The Russia-Ukraine war was top of mind for Diplomacy Scholars student Liam Gibson, who is studying history, Russian, and global affairs at Notre Dame. He appreciated the chance to hear from Ukrainian and Polish diplomats as well as USIP’s top Russia expert, who outlined the challenges of negotiating with Putin’s government and understanding what the Russians hope to achieve from negotiations.
“Many of the diplomats and NGO officials have been answering a lot of questions related to Ukraine,” Gibson said, “so it’s directly tied into my interests and it’s been a really rewarding experience.”
People are at the center of what we do.
Students finished the week with a career panel that allowed them to hear from experts who discussed their professional trajectories, measuring one’s impact at work, and setting priorities, values, and boundaries in a changing workplace. Afterward, they attended a networking reception that drew a diversity of policy professionals. The Keough School partnered with InterAction, the largest alliance of international NGOs in the United States, on both events.

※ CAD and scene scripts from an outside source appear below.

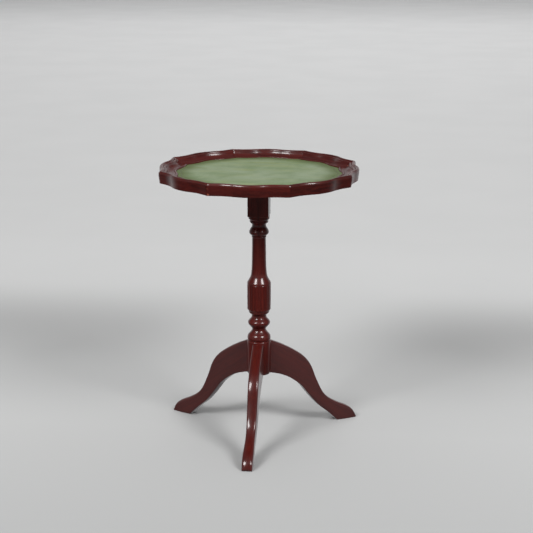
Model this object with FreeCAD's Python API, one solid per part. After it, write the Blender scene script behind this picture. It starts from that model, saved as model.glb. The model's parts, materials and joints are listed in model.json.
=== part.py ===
import FreeCAD, Part
import math
import os

# Tilt top wine table: an octagonal tray top with a green leather panel, on a turned and
# reeded column with three S-curved legs. The top turns on two pins in the column's square
# head and is held flat by a sprung brass catch.
#
# Frame, in millimetres: the origin is on the floor under the middle of the column, +Z up,
# +X to the right, and one leg points to the front along -Y. The top tips forwards: its back
# edge rises and its front edge drops in front of the column.

V = FreeCAD.Vector
UP = V(0, 0, 1)

# ---- Driving sizes: the whole table ----
TABLE_HEIGHT = 500.0        # floor to the crest of the rim
CORNER_RADIUS = 182.4       # column axis to a corner of the top
SIDES = 8                   # sides of the top, one rim moulding on each
FOOT_REACH = 199.4          # column axis to a toe

# ---- Top: rim mouldings, board and leather ----
RIM_HEIGHT = 21.5
RIM_WIDTH = 30.0
SIDE_BULGE = 9.4            # how far the middle of a side stands out past its ends
STRAIGHT_SHARE = 0.25       # straight part at each end of a side, of half the side
RIM_UNDERCUT = 1.75         # how much the outer face leans in at the bottom
BEAD_WIDTH = 7.0            # round outer bead of the moulding
BAND_WIDTH = 3.2            # narrow band between the two grooves
BOARD_THICKNESS = 9.2
BOARD_INSET = 25.7          # bulged middle of a side to the board's straight edge
LEATHER_THICKNESS = 0.8
LEATHER_GAP = 0.2           # between the leather and the rim's inner lip
LIP_HEIGHT = 1.2            # rim's inner lip above the leather

# ---- Column ----
HEAD_WIDTH = 37.6
HEAD_HEIGHT = 67.8
SHAFT_RADIUS = 12.3
REEDED_RADIUS = 21.5
REEDS_ABOVE_HUB = 61.0
REEDS_LENGTH = 48.9
REED_COUNT = 20
REED_DEPTH = 1.1
HUB_RADIUS = 21.6
HUB_BOTTOM = 113.4
HUB_TOP = 176.0
HUB_ROUNDING = 4.5

# ---- Legs ----
LEG_THICKNESS = 20.0
ANKLE_THICKNESS = 17.0
LEG_ROUNDING = 3.0          # round upper edges
LEG_ANGLES = {"leg_front": -90.0, "leg_right": 30.0, "leg_left": 150.0}
TONGUE_DEPTH = 9.0          # sliding dovetail in the hub
TONGUE_NECK = 8.0
TONGUE_WIDTH = 12.0
TONGUE_STOP = 6.0           # the socket ends this far below the hub's top

# ---- Three-armed plate under the hub ----
PLATE_THICKNESS = 2.0
PLATE_RADIUS = 17.0
PLATE_ARM_WIDTH = 12.0
PLATE_ARM_REACH = 46.0
PLATE_SCREW_INSET = 7.0     # from the end of each arm

# ---- Tilt hinge ----
TILT_GAP = 0.2              # head to the underside of the top, closed or tilted
PIVOT_RADIUS = 12.1         # round front top edge of the head, about the pivot
BEARER_GAP = 0.3            # each side of the head
BEARER_WIDTH = 18.0
BEARER_DEPTH = 22.0
BEARER_LENGTH = 240.0
BEARER_END_DEPTH = 10.0     # the bearers thin out towards their ends
BEARER_SCREW_INSET = 14.0   # outer screws, from the bearer's ends
BEARER_SCREW_Y = 40.0       # inner screw
PIN_RADIUS = 3.0
PIN_GAP = 0.05              # running clearance in the head
PIN_IN_HEAD = 14.0
PIN_HEAD_RADIUS = 5.5
PIN_HEAD_HEIGHT = 2.2

# ---- Spring catch ----
BOLT_WIDTH = 11.0
BOLT_THICKNESS = 3.2
BOLT_TRAVEL = 5.5
NOSE_REACH = 4.0            # nose inside the head at rest
BOLT_GAP = 0.1              # around the bolt in its case
NOSE_GAP = 0.3              # around the nose in the striker
CASE_WIDTH = 20.0
CASE_LENGTH = 38.0
CASE_DEPTH = 8.5
CASE_FLANGE = 1.5
CASE_SETBACK = 6.0          # head to the front of the case
CASE_WALL = 3.0             # behind the spring
STEM_SETBACK = 14.0         # case front to the stem at rest
SPRING_LENGTH = 11.0
TAIL_RADIUS = 0.9
STEM_RADIUS = 2.0
KNOB_RADIUS = 5.5
STRIKER_THICKNESS = 1.2
STRIKER_WIDTH = 24.0
STRIKER_HEIGHT = 20.0
STRIKER_DEPTH = 8.0         # upper leaf, over the head's edge
STRIKER_SCREW_RISE = 6.0    # above the striker's lower edge

# ---- Wood screws ----
SCREW_RADIUS = 2.0
SCREW_HEAD_RADIUS = 4.0
SMALL_SCREW_RADIUS = 1.1
SMALL_HEAD_RADIUS = 2.2

# ---- Worked out from the sizes above ----
UNDERSIDE = TABLE_HEIGHT - RIM_HEIGHT
BOARD_TOP = UNDERSIDE + BOARD_THICKNESS
LEATHER_TOP = BOARD_TOP + LEATHER_THICKNESS
HALF_CORNER = math.pi / SIDES
APOTHEM = CORNER_RADIUS * math.cos(HALF_CORNER)
HALF_SIDE = CORNER_RADIUS * math.sin(HALF_CORNER)
HALF_HEAD = HEAD_WIDTH / 2
HEAD_TOP = UNDERSIDE - TILT_GAP
HEAD_BOTTOM = HEAD_TOP - HEAD_HEIGHT
PIVOT_Y = -(HALF_HEAD - PIVOT_RADIUS)
PIVOT_Z = HEAD_TOP - PIVOT_RADIUS
BEARER_X = HALF_HEAD + BEARER_GAP
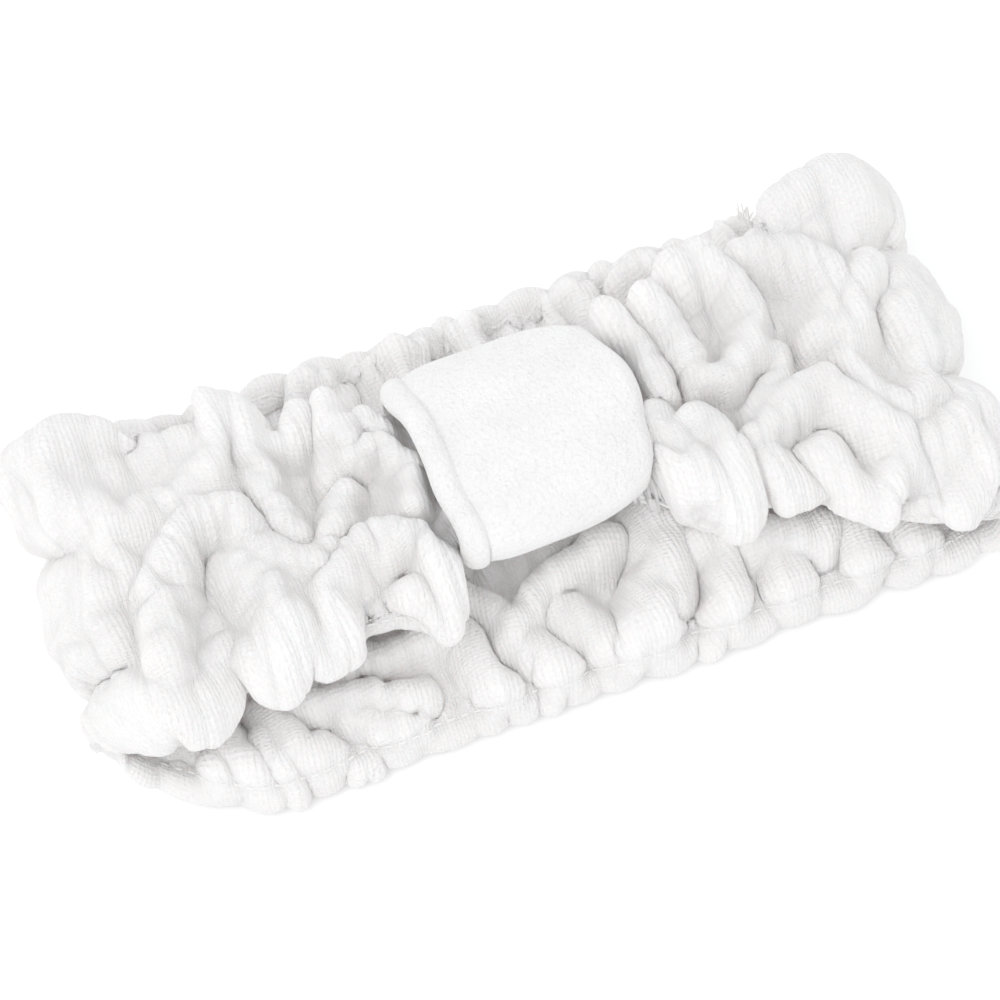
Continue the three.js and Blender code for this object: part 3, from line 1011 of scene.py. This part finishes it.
    def thread_tuft(self) -> bpy.types.Object:
        """The frayed thread ends that stand out of the upper edge at the cross seam.

        Each thread is c + s * d + 0.9 * s^2 * b for s from 0 to its length: c its root, d its
        direction, b its bend.
        """
        rng = np.random.default_rng(self.seed + 2)
        count, places = 11, 9
        aside = 7.0
        root, _ = self.surface.at((aside + rng.uniform(-1.6, 1.6, count)) / self.cut_length, 0.93)
        lean = rng.normal(size=(count, 3)) * (0.2, 0.12, 0.14) + (0.1, 0.75, 0.75)
        bend = rng.normal(size=(count, 3)) * 0.035
        t = np.linspace(0, 1, places)[None, :, None] * rng.uniform(3.0, 6.5, count)[:, None, None]
        path = root[:, None] + unit(lean)[:, None] * t + bend[:, None] * t**2
        up = np.broadcast_to(np.array([1.0, 0.2, 0.1]), path.shape)
        obj = threads("seam_thread_tuft", path, up, 0.2, 6)
        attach(obj, "back")
        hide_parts("seam_thread_tail")
        return obj


# ---- the keeper tab -------------------------------------------------------------------------------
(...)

Sophie Manning, a junior studying history, French, and global affairs, found it helpful to hear from professionals who had taken different career paths. She learned that careers don’t always unfold the way one might expect, but the key is to follow one’s passion and make the most of each opportunity: “That encapsulates one takeaway, which is that development is not really a linear path.”
Sophia Garcia, a master of global affairs student from The Philippines, found the week a helpful reminder to focus on building and maintaining relationships with fellow professionals, particularly as she prepares to launch her own policy career.
“One of the things that stood out to me the most—amid all the meetings with embassies, with international and governmental organizations, and with policymakers—is the importance of building relationships with different sectors and informing different decision-making processes,” she said. “At the end of the day, people are at the center of what we do.”